AAPL Revenue (TTM) Chart
AAPL Revenue (TTM) data by YCharts.

A direct line can be drawn between Apple's non-existent growth the fact that it hasn't launched a game-changing product in some time. Additionally, it is well behind competitors in rolling out artificial intelligence (AI) features. Apple Intelligence has underwhelmed many users and still hasn't been fully released. It's becoming clear that Apple is trading on past performance and brand value. That's a shaky path to be on, but I have no idea when or if the market will come to its senses, as Apple trades at the higher end of the valuations of its cohort using the forward price-to-earnings ratio, which is based on earnings estimates.
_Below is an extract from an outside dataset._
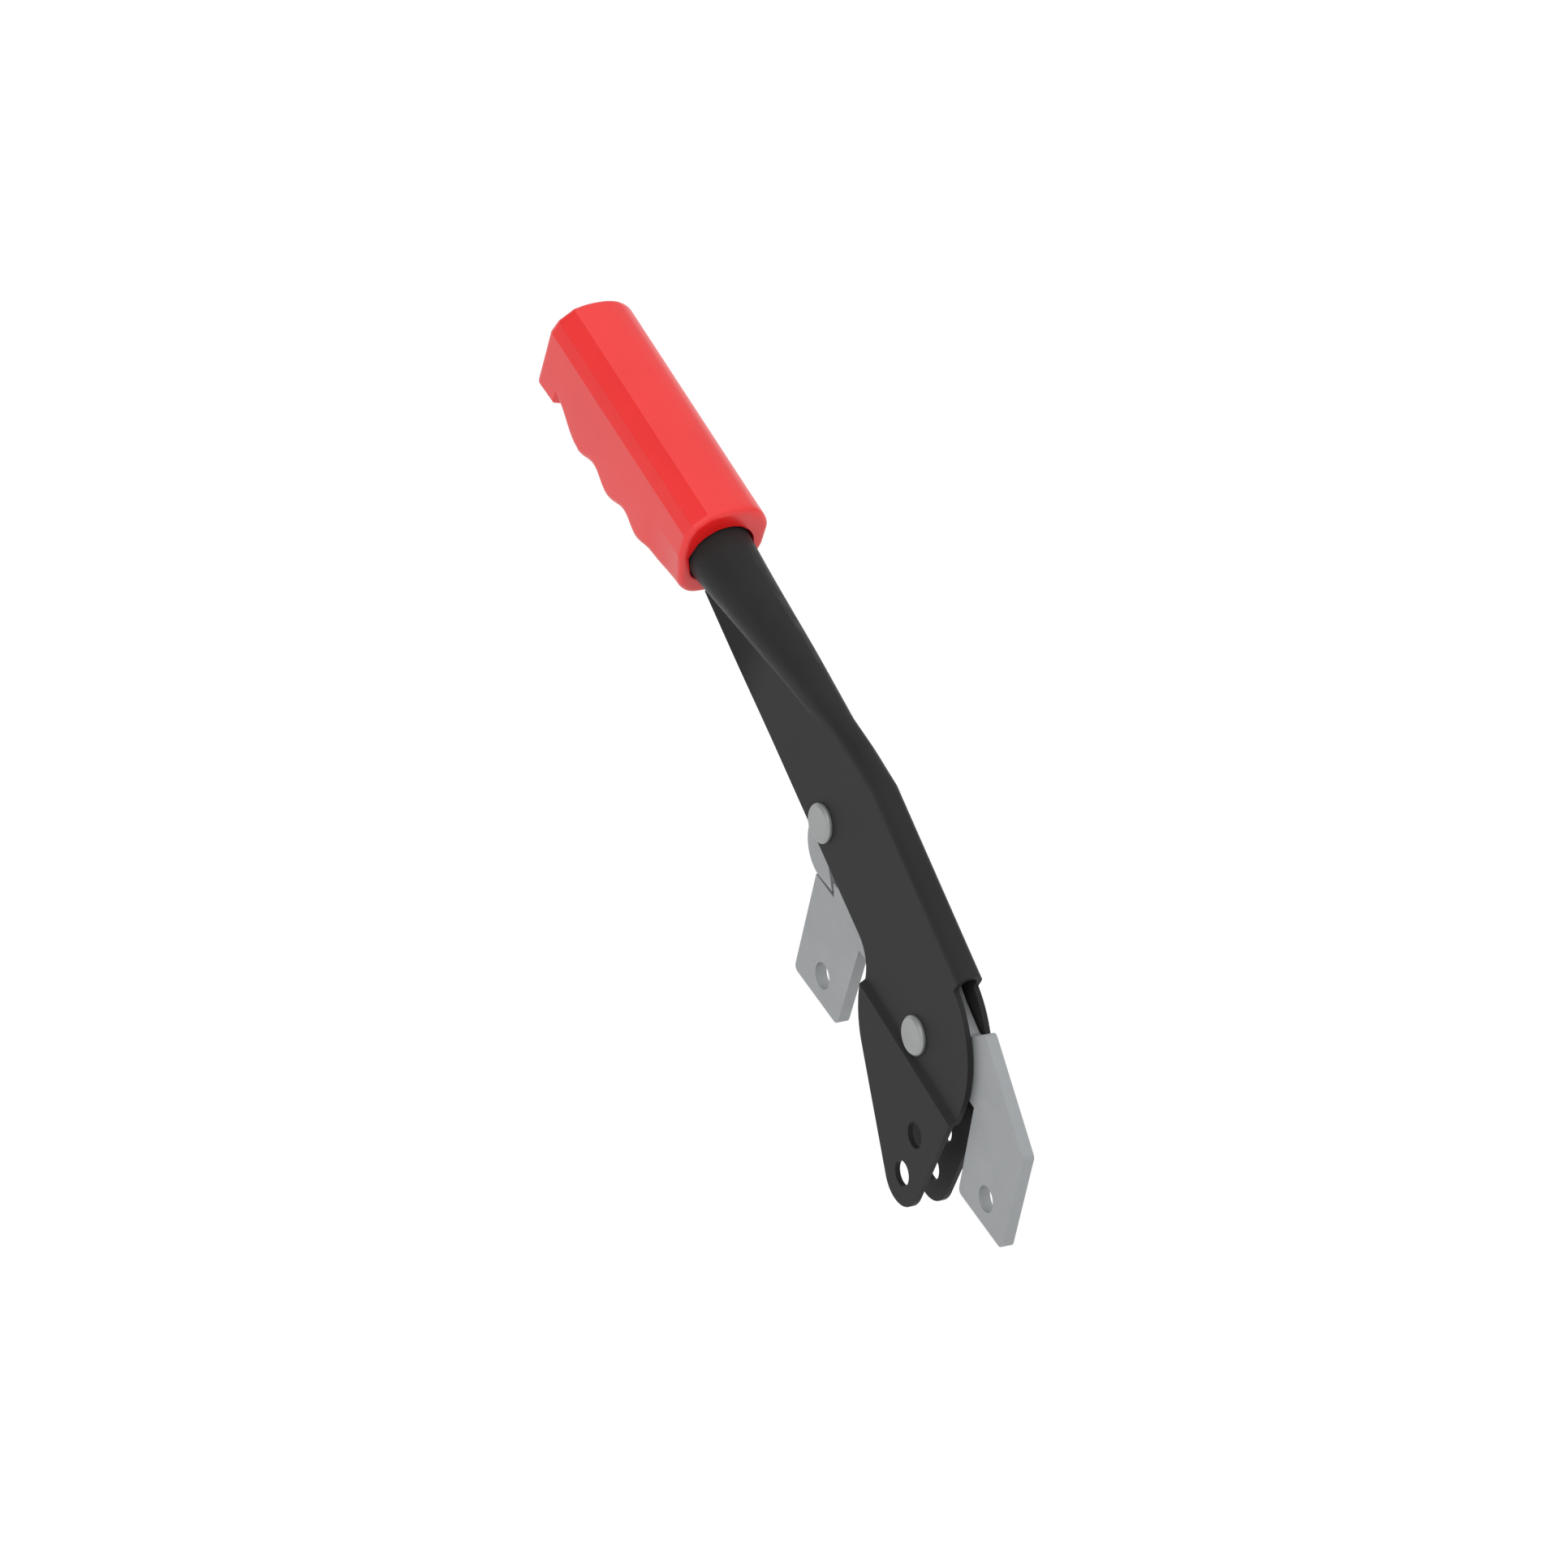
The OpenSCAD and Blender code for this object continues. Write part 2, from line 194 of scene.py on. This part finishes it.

AAPL PE Ratio (Forward) Chart
AAPL PE Ratio (Forward) data by YCharts.

Apple is the second-most expensive, following Amazon, and Microsoft is nearly the same price using this metric. But when we look at revenue growth rates, it's clear that Apple doesn't belong in this same conversation.

AAPL Operating Revenue (Quarterly YoY Growth) Chart
AAPL Operating Revenue (Quarterly YoY Growth) data by YCharts

I didn't put Nvidia in the above chart because its growth rates in this time frame were above 100%, which would mess up the scale. Pundits might point out that because Apple is a mature company, investors should be focused on its earnings per share (EPS) growth, not revenue. I think that's a fair argument, but Apple falls well short of the competition by that metric too.

AAPL Normalized Basic EPS (Quarterly YoY Growth) Chart
AAPL Normalized Basic EPS (Quarterly YoY Growth) data by YCharts.

This time, I removed Amazon and Nvidia from my chart because each grew their EPS around 80% this past quarter, which would make the chart hard to read. Apple is similar to Microsoft in this aspect, but it still isn't at the same level and even had a quarter of EPS shrinkage.